Répondant à un tweet de Vincent Glad (alors chroniqueur au Grand Journal de Canal+) qui propose la lecture de l’ouvrage « Indignez-vous ! » de Stéphane Hessel, Valérie Maupas lui rétorqua ceci : « On peut mais on veut pas… ça doit être aussi mauvais la 2è fois, non ? ».
L’élue socialiste continua dans le même registre en s’adressant, à propos de la joie de la Ligue de défense juive, au journaliste Samuel Laurent : « Les gens ont le droit de le conchier, non ? Y a une loi contre ça ? ». Ce message a été effacé entretemps de son compte mais demeure lisible sur celui du journaliste du Monde qui l’a retweeté. Ayant suscité alors l’étonnement de l’assistant parlementaire Bruno Bernard, Valérie Maupas persista : « Les gens s'expriment selon ce qu'ils ressentent, c'est humain ».
Samuel Laurent lui rappela que la LDJ était un « groupe extrémiste ». Réponse laconique de Valérie Maupas : « C'est une bande de débiles extrémistes et ils sont 12 à tout casser. Laissez-les où ils sont : à la marge ».
Un tel mépris envers la mémoire du pro-palestinien Stéphane Hessel et un tel relativisme moral au sujet de la LDJ ne doivent guère surprendre : Valérie Maupas est également la « vice-présidente chargée des relations avec les élus » au sein de « Socialisme et judaïsme », une association membre du CRIF et dévolue au rapprochement franco-israélien. Dans le comité d’honneur de cette structure, on remarquera la présence de la députée Danièle Hoffman-Rispal, la présidente du groupe parlementaire France-Israël qui a tenu, le 13 février, un discours en mémoire d’Ilan Halimi face à un public composé, entre autres, de membres de la LDJ.
Le 8 février 2012, Valérie Maupas avait signé un appel, paru dans Libération et intitulé « Français juifs et de gauche ». Un passage du texte ne manque pas de piquant, au regard de l’attitude affichée alors par l’élue socialiste : « Il est urgent pour préparer l’avenir de raviver dans notre morale républicaine les valeurs d’humanisme, de tolérance et de respect ».
Ironie du sort : un autre détracteur communautariste de Stéphane Hessel officie désormais à proximité de la place portant son nom. Richard Prasquier, ex-président controversé du CRIF, avait rédigé un éditorial particulièrement véhément à l’annonce de sa mort. L'homme est récemment devenu collecteur de fonds pour Israël en prenant la tête de la nouvelle antenne française du Keren Hasseyod (organisme international fondé en 1920 pour favoriser et consolider la création de l'Etat hébreu). Ses bureaux sont situés dans le XIVème arrondissement, place de Catalogne, à quelques dizaines de mètres de la place Hessel.
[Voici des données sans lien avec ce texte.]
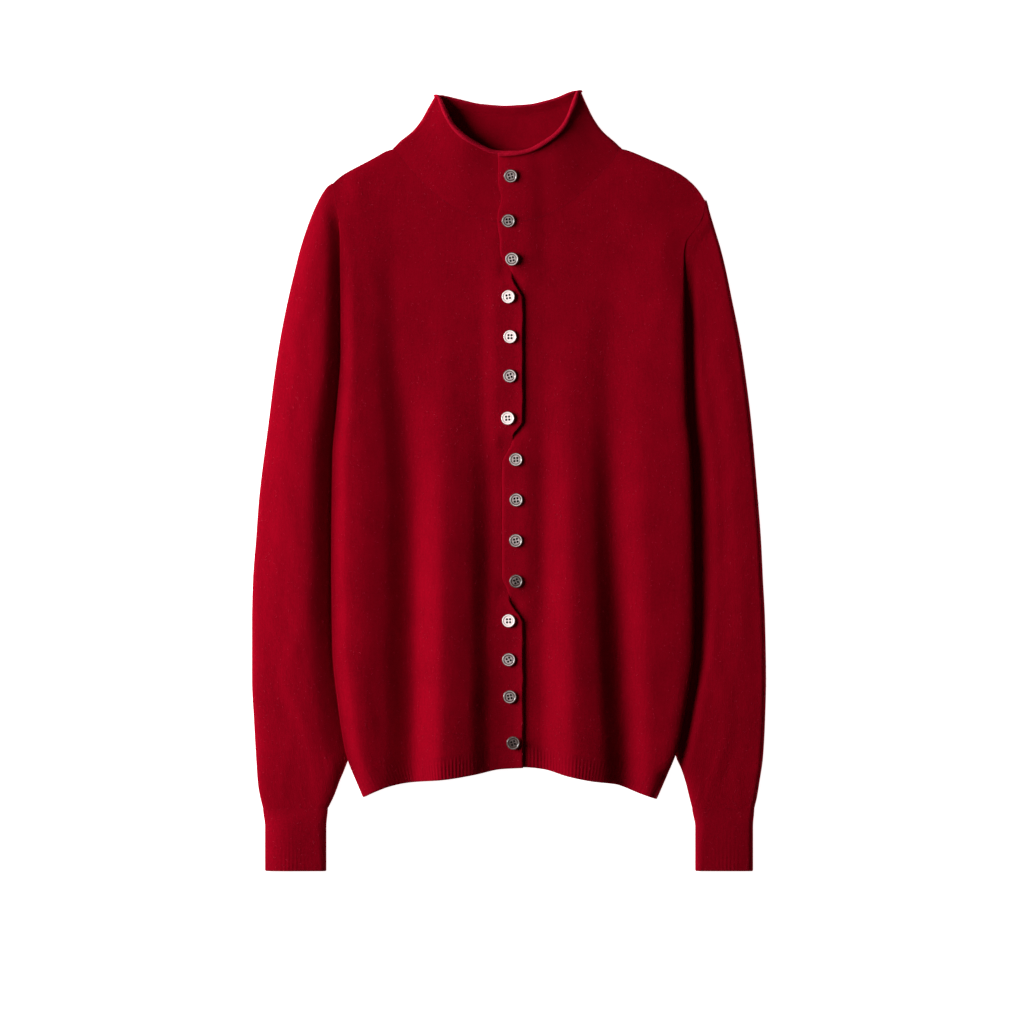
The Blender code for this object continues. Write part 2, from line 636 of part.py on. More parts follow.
def make_front_hem(side, front_mid):
    """Rib band under a front, from the front's own lower row."""
    top = front_mid[0].copy()
    length = np.linalg.norm(np.diff(top, axis=0), axis=1).sum()
    count = 2 * int(length / RIB_PITCH) + 1
    first = resampled(top, np.linspace(0, 1, count))
    first[:, 1] -= SEAM
    last = first.copy()
    low = SIDE_LINE[side][0]
    out = SIGN[side] * first[:, 0]
    reach = low[1] - out[-1]
    out_low = out + reach * ramp(out, HEM_SPREAD, out[-1])
    last[:, 0] = SIGN[side] * out_low
    last[:, 1] = hem_y(side, out_low)
    for i in range(count):
        from_side = max(out_low[-1] - out_low[i], 0.0)
        last[i, 2] = front_level(side, out_low[i], last[i, 1], from_side, math.inf, 0.0)
    mid = np.stack([first, last])
    outer, inner = wall(mid, raised=np.stack([ribbed(count, out)] * 2))
    outer, inner = met(side, outer, inner, mid, above=True)
    name = "hem_front_" + side
    return shell(name, outer, inner, finish(name, "rib"))


def make_back_hem(back_mid):
    top = back_mid[0].copy()
    top[:, 1] -= SEAM
    last = top.copy()
    for i, (x, _, _) in enumerate(top):
        side = "left" if x > 0 else "right"
        end = top[-1] if x > 0 else top[0]
        corner_y, corner_out = SIDE_LINE[side][0]
        reach = corner_out - abs(end[0])
        out = abs(x) + reach * float(ramp(abs(x), HEM_SPREAD, abs(end[0])))
        foot = mix(BACK_HEM_FOOT, corner_y, (out / corner_out) ** HEM_BOW)
        last[i] = (SIGN[side] * out, foot, back_level(side, corner_out - out, foot))
    mid = np.stack([top, last])
    outer, inner = wall(mid, up=False)
    outer, inner = met("right", outer, inner, mid, above=False, column=0)
    outer, inner = met("left", outer, inner, mid, above=False, column=-1)
    for grid in (outer, inner):
        grid[..., 2] = np.maximum(grid[..., 2], 0.0)
    return shell("hem_back", outer, inner, finish("hem_back", "rib"))


# ---------------------------------------------------------------- collar


def moved_off(points, gap):
    """A curve moved in plan, away from the garment's middle, by the gap."""
    flat = unit(np.gradient(points[:, :2], axis=0))
    off = np.stack([-flat[:, 1], flat[:, 0]], axis=1)
    off *= np.where(off[:, 1:] < 0, -1, 1)
    return np.concatenate([points[:, :2] + off * gap, points[:, 2:]], axis=1)


def collar_front(side, front_mid, share):
    """Middle points of one row of the collar's front half, from the placket to the side fold."""
    last = len(BEAD) + len(NECK_COLUMNS) - 1
    base = moved_off(front_mid[-1, : last + 1], SEAM)
    out = SIGN[side] * base[:, 0]
    across = (out - out[0]) / (out[-1] - out[0])
    top_out, top_y = along(COLLAR_TOP[side], across), along(COLLAR_TOP[side], across, 2)
    layer = LAYER * on_top(side, NECK_TOP) * (1 - ramp(top_out, PLACKET_FLAT, PLACKET_FADE))
    top_level = along(COLLAR_LEVEL, across) + layer
    rows = COLLAR_SIDE[side]
    bow_out = along(rows, share) - mix(rows[0][1], rows[-1][1], share)
    bow_y = along(rows, share, 2) - mix(rows[0][2], rows[-1][2], share)
    row_out = mix(out, top_out, share) + bow_out * across**2
    row_y = mix(base[:, 1], top_y, share) + bow_y * across**2
    row_level = mix(base[:, 2], top_level, share**COLLAR_LEAN)
    return np.stack([SIGN[side] * row_out, row_y, row_level], axis=1)


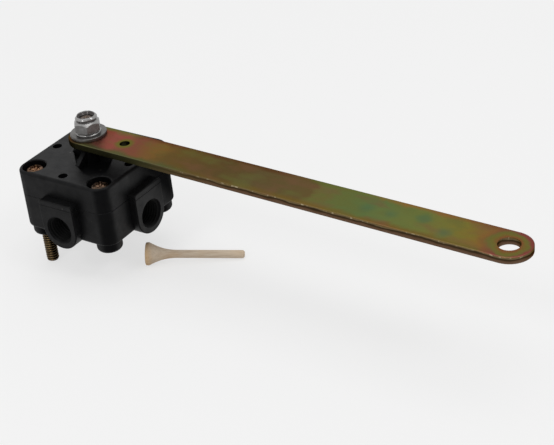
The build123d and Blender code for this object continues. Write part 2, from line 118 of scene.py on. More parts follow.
# %% [markdown]
# ## The camera
#
# The valve is seen from above its front corner, through a fairly long lens, and the picture leans a
# little to one side. The camera's place comes from fitting known points of the solids to where they
# are in the frame, which is 554 by 445 pixels. Its axes are worked out from azimuth, elevation and
# roll, because a matrix built from three vectors leaves no doubt about the order of the turns.

# %% Camera
camera_place = np.array([400.3, -417.4, 334.6])
azimuth, elevation, roll = np.radians([35.732, 31.191, 6.023])
frame_pixels = 554
focal_pixels = 1400.77
forward = np.array([-np.sin(azimuth) * np.cos(elevation), np.cos(azimuth) * np.cos(elevation),
                    -np.sin(elevation)])
level = np.cross(forward, [0, 0, 1])
level /= np.linalg.norm(level)
right = np.cos(roll) * level + np.sin(roll) * np.cross(forward, level)
up = np.cross(right, forward)

lens = bpy.data.cameras.new("camera")
lens.sensor_width = 36
lens.lens = focal_pixels * lens.sensor_width / frame_pixels
lens.clip_start = 0.01
lens.clip_end = 20
camera = bpy.data.objects.new("camera", lens)
axes = Matrix(np.column_stack([right, up, -forward]).tolist())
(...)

Valérie Maupas et Richard Prasquier n'arpenteront pas le lieu pour rendre hommage à l'homme qui "dansa avec le siècle".
La vie de ce diplomate de carrière, féru de poésie, fut émaillée d'engagements en faveur de plusieurs causes, notamment relatives à la "solidarité internationale".
Son dernier combat était pourtant le plus controversé.
En 2003 avec son épouse et Yasser Arafat
L’homme, dont le père était juif et qui a lui-même connu la torture et la déportation dans les camps de concentration, était régulièrement visé, encore aujourd'hui, par les thuriféraires les plus zélés et les plus odieux d’Israël : à la manière d’Elisabeth Lévy, Pierre-André Taguieff ou Gilles-William Goldnadel, ceux-ci ne tolèrent pas qu’un membre de la communauté juive, considéré de facto comme un traître, puisse soutenir le boycott international des produits israéliens en provenance des territoires palestiniens occupés.
En janvier 2009, le nonagénaire, toujours empli de fougue, avait participé aux manifestations contre les sanglantes attaques du territoire de Gaza.
Trois ans plus tard, de passage à Strasbourg en compagnie d'Elias Sanbar, Stéphane Hessel ne manqua pas de fustiger, avec une certaine ironie, les "indignés" israéliens qui protestaient contre "le prix du fromage" en négligeant "l'occupation illégale, par leur pays, de la Palestine" (à 3').
La question palestinienne était qualifiée par le trublion facétieux de "problème pesant" pour l'équilibre mondial. C'était le 22 janvier 2013: le journaliste indépendant Mathias Leboeuf avait réalisé un entretien avec Stéphane Hessel. En guise d'introduction à la discussion, ce dernier confessait sa fatigue et regrettait, le sourire aux lèvres et avec courtoisie, de ne pas être plus présentable.
Stéphane Hessel avait ainsi accordé sa dernière interview. Il y fut question de la joie "spinozienne" héritée de sa mère, du "bonheur" vécu auprès de son épouse depuis 35 ans, de sa passion pour la poésie et de l'enjeu du combat pour la Palestine.
En 1935 avec sa mère et son frère
"Lorsque je pose la question "Où faut-il aller?", la réponse vient tout de suite. Il faut aller à la mise en oeuvre de la Déclaration universelle des droits de l'homme" : telle fut la dernière phrase prononcée alors par l'ancien résistant.